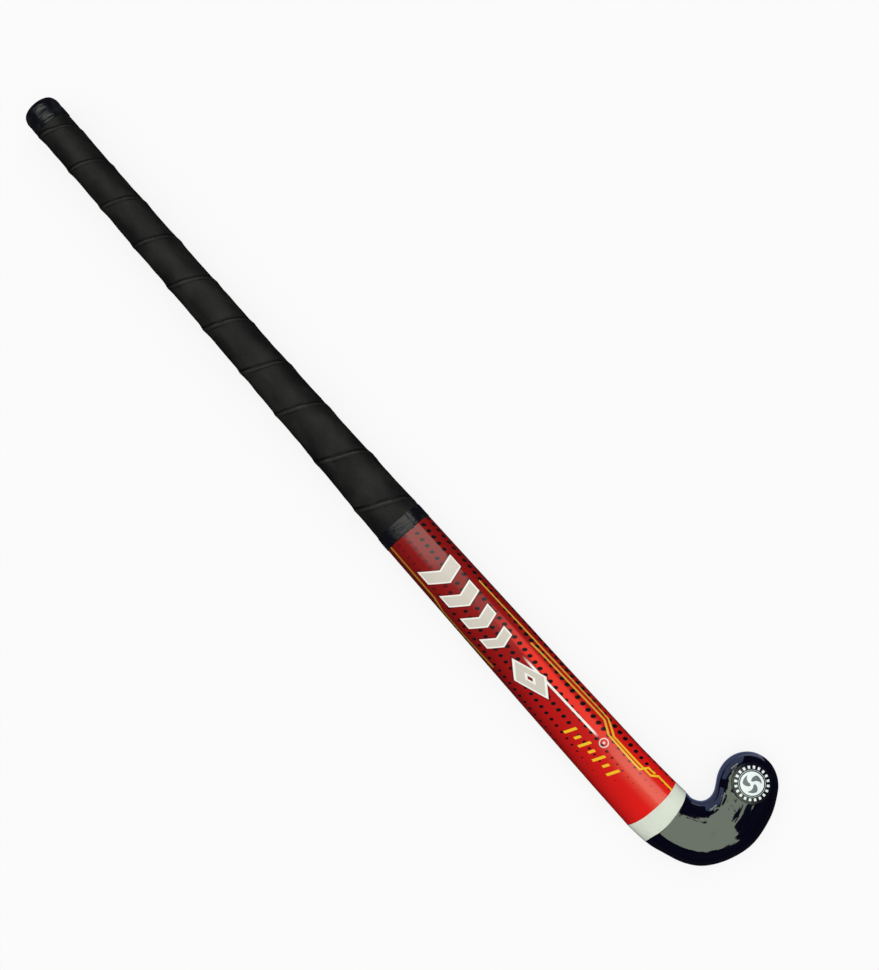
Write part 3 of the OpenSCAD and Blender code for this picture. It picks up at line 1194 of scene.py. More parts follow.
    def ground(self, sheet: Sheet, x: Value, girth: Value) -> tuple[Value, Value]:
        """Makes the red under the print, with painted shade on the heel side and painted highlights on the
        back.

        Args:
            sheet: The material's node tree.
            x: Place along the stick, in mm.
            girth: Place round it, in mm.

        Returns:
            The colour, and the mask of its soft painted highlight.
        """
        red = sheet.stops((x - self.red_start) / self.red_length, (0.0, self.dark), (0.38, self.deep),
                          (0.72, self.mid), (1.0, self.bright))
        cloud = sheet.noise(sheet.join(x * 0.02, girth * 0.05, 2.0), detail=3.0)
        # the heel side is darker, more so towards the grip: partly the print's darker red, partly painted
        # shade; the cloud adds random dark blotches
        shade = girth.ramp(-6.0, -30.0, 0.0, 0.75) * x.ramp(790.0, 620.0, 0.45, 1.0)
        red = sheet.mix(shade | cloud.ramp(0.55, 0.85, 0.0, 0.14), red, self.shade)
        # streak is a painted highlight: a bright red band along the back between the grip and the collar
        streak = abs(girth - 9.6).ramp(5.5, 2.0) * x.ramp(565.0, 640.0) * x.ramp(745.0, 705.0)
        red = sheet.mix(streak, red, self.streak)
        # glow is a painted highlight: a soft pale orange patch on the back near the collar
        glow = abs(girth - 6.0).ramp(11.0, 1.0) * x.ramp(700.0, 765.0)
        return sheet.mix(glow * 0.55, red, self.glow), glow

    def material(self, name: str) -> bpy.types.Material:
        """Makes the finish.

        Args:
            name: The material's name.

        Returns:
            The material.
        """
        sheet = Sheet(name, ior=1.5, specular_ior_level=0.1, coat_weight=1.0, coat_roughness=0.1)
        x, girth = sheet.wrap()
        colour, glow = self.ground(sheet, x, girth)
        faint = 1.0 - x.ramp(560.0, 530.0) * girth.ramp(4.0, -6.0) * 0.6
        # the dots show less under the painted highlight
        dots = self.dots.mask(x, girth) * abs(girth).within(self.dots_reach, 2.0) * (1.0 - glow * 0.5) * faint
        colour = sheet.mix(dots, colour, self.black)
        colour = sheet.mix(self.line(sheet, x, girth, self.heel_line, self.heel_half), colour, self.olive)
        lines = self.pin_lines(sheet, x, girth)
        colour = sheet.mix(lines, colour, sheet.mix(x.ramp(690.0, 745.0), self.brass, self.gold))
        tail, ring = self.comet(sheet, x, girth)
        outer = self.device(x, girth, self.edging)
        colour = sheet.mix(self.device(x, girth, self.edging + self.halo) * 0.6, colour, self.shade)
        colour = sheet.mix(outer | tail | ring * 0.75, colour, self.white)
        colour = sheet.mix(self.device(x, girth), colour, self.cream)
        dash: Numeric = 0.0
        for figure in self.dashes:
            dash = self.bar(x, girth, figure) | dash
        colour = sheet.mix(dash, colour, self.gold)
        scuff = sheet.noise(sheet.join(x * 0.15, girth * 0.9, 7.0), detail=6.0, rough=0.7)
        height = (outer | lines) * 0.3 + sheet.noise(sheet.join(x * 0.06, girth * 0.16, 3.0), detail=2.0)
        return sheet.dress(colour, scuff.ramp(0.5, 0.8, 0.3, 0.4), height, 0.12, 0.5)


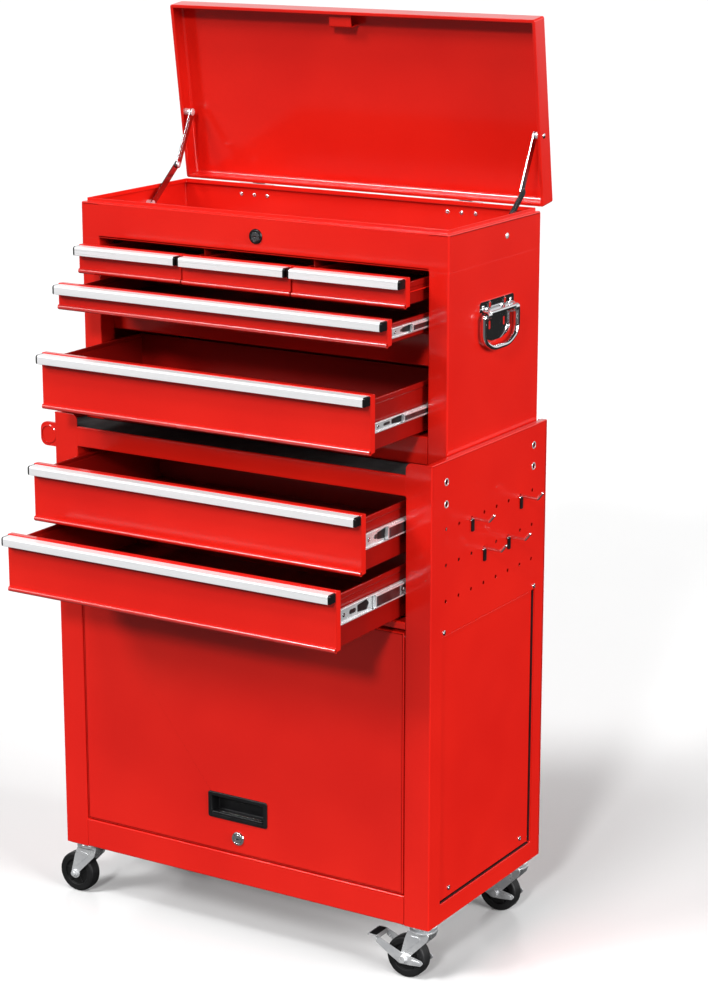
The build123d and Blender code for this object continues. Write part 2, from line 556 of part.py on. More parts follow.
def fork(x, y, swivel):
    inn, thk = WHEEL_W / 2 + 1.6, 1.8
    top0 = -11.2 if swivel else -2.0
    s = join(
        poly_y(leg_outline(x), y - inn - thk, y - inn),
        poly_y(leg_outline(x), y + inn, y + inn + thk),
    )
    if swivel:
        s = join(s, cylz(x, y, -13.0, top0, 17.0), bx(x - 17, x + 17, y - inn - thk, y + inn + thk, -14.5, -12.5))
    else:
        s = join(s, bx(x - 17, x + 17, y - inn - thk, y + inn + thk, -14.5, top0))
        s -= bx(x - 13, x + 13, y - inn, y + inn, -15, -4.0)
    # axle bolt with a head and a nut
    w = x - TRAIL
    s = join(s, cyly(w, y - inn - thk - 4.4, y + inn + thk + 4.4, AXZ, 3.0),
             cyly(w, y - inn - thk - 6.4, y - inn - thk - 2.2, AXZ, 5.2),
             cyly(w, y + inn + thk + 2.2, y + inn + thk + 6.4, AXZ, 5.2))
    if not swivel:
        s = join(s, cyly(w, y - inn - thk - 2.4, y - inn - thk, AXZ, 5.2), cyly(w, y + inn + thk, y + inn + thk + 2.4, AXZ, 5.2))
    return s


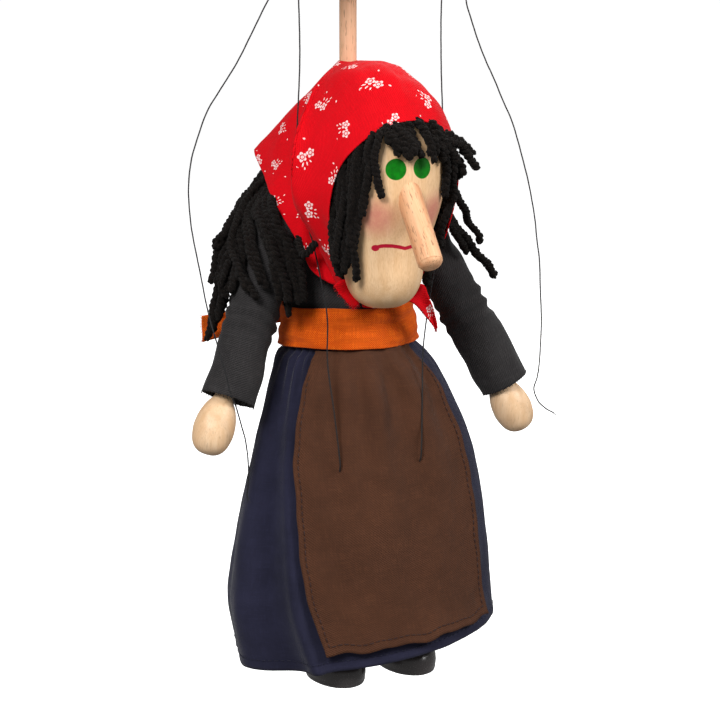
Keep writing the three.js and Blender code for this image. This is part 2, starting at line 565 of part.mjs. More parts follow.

▶ Instruction
Return only the exact lines from the opening of the records through the line that contains "girth: Place round it, in mm.", both included.

▶ Task output
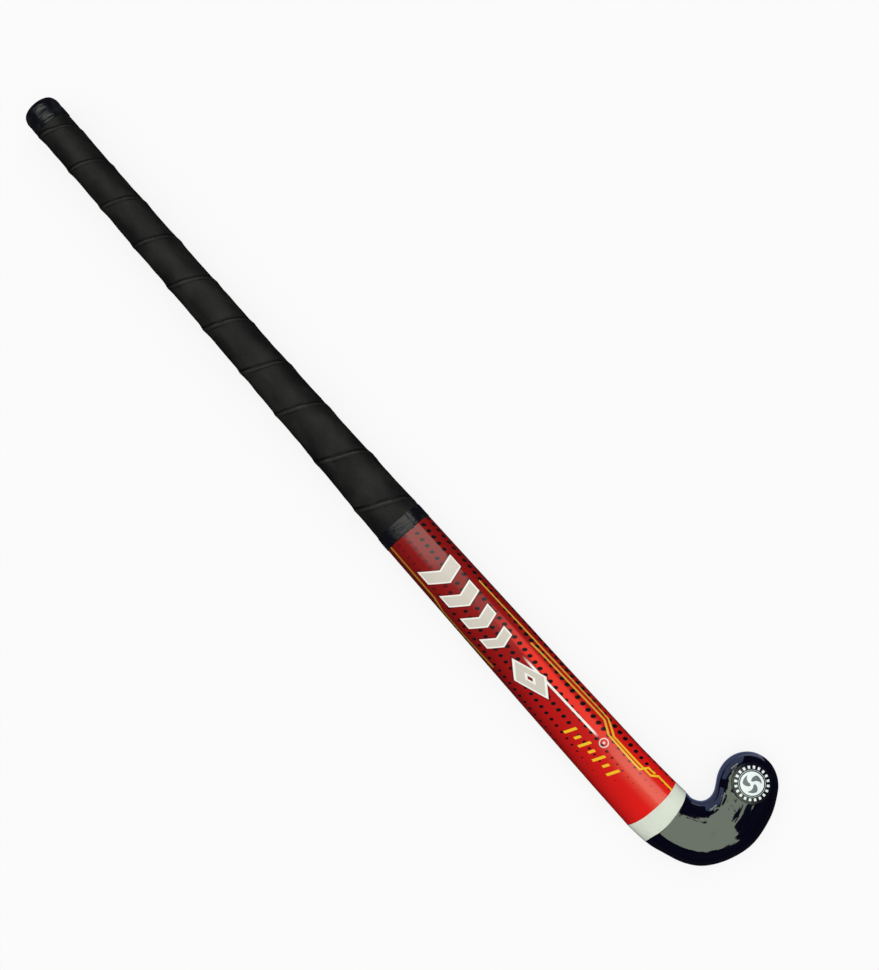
Write part 3 of the OpenSCAD and Blender code for this picture. It picks up at line 1194 of scene.py. More parts follow.
    def ground(self, sheet: Sheet, x: Value, girth: Value) -> tuple[Value, Value]:
        """Makes the red under the print, with painted shade on the heel side and painted highlights on the
        back.

        Args:
            sheet: The material's node tree.
            x: Place along the stick, in mm.
            girth: Place round it, in mm.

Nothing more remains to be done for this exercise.